A prisão de MC Poze é parte de uma luta tenaz da burguesia brasileira em efetivar o desejo de seus antepassados, que promoveram a ideologia do branqueamento, disfarçando-a anos depois com a máscara da “democracia racial”. Tentar, a todo custo, forjar um fundo essencialmente criminoso na obra dos artistas, assim, é o modus operandi da extrema-direita, que investe no pânico moral com o objetivo de angariar apoio no projeto de extermínio e manutenção do status quo.
Em contrapartida, não vemos as mesmas justificativas sendo usadas para as músicas que são financiadas pelo agronegócio e que falam sobre “beber até cair” e a importunação machista de homens sobre mulheres, dentro da lógica cisnormativa. Essa verdadeira indústria cultural do agro, que despeja rios de dinheiro na compra de emissoras de rádio e tv e em cachês milionários para artistas tocarem em pequenos municípios pelo Brasil, mesmo estando diretamente ligadas ao massacre de camponeses, indígenas e sem terra, numa lógica de violência extrema no campo, saem, enquanto isso, impunes pela mídia hegemônica e por seus representantes nas câmaras de deputados, senadores e vereadores.
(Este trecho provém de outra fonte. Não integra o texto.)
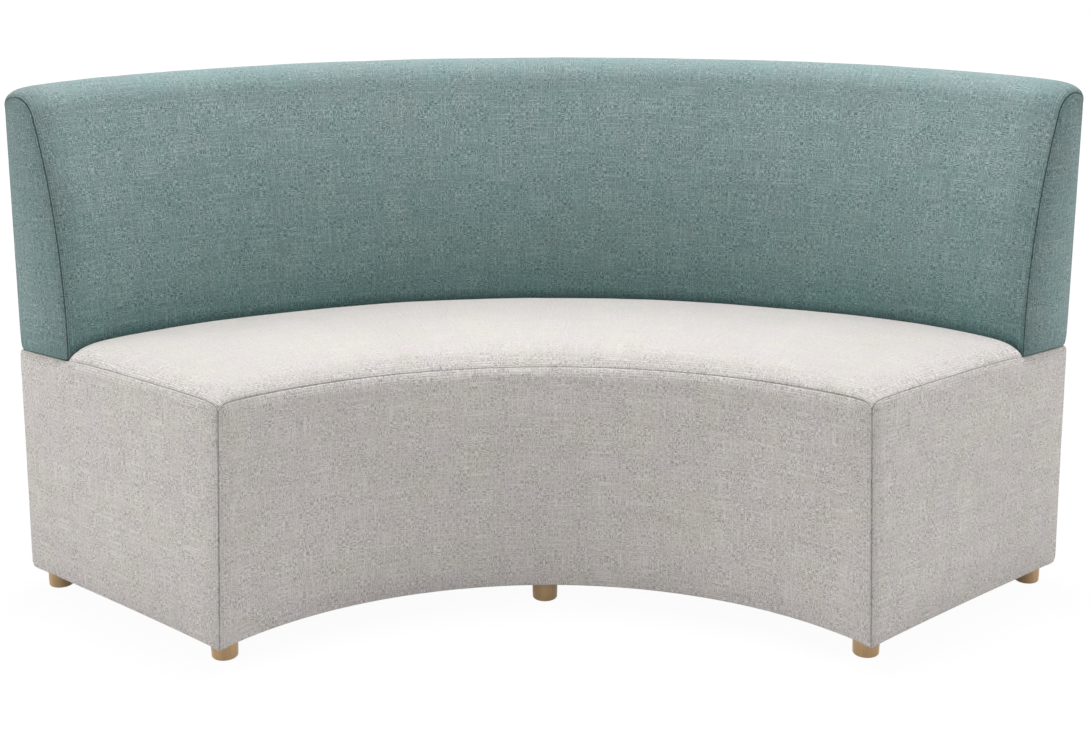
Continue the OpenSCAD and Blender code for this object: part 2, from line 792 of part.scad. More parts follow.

A espetacularização da prisão de um artista tem servido para justificar a falsa intenção das forças repressoras e do Estado burguês em proteger a população. Sob essas justificativas, intensificam a violência contra a população negra e periférica e reforçam a lógica punitivista, ao mesmo tempo que protegem os “peixes grandes” que encabeçam e financiam, por exemplo, o tráfico. É como Black Alien diz no som “Um bom lugar”, sucesso do álbum de Sabotage: “Quem tá no erro sabe / Cocaína no avião da FAB”.